◆ WHAT YOU NEED TO DO ◆
Search the records below for the word "this". Pull out each line that has it.

[begin EXTRACTED INFORMATION]

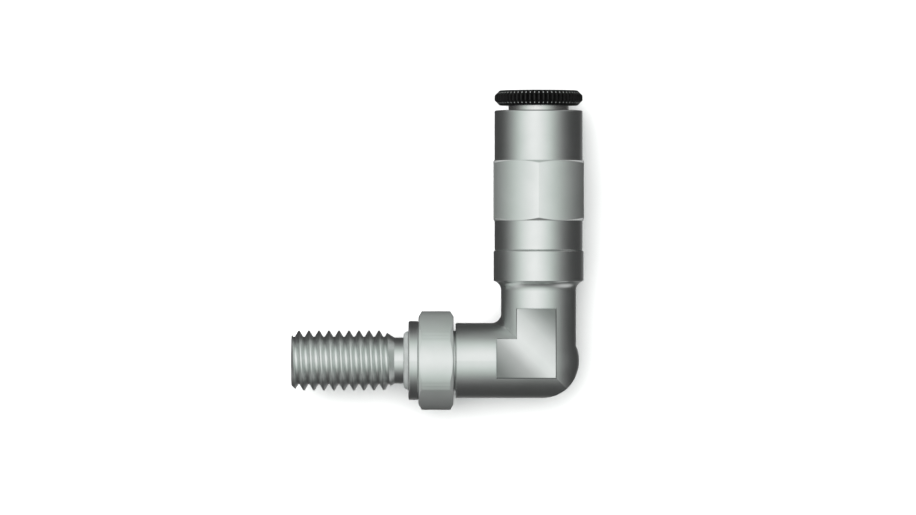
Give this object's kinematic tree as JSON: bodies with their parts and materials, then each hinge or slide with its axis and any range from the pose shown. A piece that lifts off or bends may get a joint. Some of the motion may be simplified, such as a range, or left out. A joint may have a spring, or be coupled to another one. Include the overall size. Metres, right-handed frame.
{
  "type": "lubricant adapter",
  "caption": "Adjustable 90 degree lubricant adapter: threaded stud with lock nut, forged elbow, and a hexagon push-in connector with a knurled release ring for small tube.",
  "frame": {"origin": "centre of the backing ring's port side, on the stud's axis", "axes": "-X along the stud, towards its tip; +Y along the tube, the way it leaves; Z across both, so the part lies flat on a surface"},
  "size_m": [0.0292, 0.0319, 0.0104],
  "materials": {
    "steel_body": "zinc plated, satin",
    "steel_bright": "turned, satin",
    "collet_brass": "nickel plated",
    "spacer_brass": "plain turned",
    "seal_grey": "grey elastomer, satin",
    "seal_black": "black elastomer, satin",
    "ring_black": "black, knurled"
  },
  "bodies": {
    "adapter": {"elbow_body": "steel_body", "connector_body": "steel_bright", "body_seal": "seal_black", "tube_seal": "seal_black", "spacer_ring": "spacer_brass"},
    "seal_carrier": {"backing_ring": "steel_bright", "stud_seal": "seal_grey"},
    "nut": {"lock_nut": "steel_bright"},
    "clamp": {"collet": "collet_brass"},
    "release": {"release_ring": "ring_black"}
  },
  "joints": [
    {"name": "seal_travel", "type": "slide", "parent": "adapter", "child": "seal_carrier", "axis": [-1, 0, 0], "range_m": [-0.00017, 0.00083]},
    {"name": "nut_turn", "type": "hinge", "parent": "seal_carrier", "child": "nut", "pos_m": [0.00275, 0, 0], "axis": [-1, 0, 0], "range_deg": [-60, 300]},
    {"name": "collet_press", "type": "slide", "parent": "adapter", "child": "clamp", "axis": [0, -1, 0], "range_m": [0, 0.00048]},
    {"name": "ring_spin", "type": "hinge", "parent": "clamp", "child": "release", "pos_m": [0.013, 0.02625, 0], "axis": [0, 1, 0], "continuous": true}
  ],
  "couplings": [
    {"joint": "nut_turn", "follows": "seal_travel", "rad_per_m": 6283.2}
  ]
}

[end EXTRACTED INFORMATION]
[begin EXTRACTED INFORMATION]

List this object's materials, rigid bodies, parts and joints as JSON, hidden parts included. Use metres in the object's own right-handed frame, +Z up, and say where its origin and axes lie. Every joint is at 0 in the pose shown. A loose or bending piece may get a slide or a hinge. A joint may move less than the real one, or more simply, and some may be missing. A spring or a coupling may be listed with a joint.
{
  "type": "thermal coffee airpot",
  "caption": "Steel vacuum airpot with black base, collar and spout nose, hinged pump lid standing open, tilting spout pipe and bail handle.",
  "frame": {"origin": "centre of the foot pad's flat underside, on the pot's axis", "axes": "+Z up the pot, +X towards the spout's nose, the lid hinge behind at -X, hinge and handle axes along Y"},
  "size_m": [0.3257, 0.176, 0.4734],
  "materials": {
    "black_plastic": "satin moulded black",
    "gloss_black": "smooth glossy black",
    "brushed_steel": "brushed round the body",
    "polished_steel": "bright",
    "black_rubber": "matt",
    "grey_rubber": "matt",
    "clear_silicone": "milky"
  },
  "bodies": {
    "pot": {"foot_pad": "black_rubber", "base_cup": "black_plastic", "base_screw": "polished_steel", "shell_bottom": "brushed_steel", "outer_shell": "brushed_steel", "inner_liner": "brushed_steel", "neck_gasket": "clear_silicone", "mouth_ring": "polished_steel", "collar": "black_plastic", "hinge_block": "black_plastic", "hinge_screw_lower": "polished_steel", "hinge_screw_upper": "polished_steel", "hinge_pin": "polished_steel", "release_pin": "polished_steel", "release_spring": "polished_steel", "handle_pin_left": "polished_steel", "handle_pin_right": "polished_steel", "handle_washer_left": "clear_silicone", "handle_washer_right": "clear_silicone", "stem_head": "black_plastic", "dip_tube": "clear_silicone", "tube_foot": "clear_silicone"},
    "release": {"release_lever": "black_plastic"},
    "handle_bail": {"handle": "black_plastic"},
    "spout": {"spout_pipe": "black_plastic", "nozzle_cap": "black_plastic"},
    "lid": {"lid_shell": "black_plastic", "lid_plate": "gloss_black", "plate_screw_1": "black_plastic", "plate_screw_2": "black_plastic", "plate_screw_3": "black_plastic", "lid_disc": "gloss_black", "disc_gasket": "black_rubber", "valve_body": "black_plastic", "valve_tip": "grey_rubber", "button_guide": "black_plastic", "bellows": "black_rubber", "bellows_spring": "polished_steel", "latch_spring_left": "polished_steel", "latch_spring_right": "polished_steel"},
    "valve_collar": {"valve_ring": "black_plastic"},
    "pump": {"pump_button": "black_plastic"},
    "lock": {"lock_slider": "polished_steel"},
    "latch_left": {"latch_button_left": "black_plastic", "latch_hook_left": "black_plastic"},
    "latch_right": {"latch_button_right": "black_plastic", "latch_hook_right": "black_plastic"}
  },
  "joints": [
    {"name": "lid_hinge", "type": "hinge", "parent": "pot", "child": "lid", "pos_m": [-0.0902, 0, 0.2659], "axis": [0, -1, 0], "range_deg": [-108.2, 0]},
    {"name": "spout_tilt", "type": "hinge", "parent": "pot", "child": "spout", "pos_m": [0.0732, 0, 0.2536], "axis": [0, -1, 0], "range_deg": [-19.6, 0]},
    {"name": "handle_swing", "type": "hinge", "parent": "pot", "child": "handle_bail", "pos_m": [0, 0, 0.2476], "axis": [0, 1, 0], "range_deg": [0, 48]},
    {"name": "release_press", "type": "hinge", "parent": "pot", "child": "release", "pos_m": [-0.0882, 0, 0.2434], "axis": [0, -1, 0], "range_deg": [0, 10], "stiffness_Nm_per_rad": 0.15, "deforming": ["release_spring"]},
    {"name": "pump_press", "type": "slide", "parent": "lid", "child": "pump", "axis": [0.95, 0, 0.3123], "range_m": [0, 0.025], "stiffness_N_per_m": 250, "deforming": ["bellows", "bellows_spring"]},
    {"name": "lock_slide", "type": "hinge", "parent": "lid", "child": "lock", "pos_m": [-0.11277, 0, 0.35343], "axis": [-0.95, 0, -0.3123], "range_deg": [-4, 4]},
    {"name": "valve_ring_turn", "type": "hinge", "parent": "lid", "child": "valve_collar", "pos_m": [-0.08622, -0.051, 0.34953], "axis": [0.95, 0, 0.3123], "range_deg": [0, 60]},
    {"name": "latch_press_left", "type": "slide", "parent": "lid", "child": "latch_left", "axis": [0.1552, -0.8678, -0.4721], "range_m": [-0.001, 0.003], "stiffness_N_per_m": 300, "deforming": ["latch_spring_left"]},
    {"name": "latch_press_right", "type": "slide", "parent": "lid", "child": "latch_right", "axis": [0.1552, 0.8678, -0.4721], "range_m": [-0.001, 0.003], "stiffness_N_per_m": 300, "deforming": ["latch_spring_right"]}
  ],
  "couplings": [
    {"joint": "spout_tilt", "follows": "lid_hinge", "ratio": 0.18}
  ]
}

[end EXTRACTED INFORMATION]

◆ FINISHED TASK ◆
Give this object's kinematic tree as JSON: bodies with their parts and materials, then each hinge or slide with its axis and any range from the pose shown. A piece that lifts off or bends may get a joint. Some of the motion may be simplified, such as a range, or left out. A joint may have a spring, or be coupled to another one. Include the overall size. Metres, right-handed frame.
List this object's materials, rigid bodies, parts and joints as JSON, hidden parts included. Use metres in the object's own right-handed frame, +Z up, and say where its origin and axes lie. Every joint is at 0 in the pose shown. A loose or bending piece may get a slide or a hinge. A joint may move less than the real one, or more simply, and some may be missing. A spring or a coupling may be listed with a joint.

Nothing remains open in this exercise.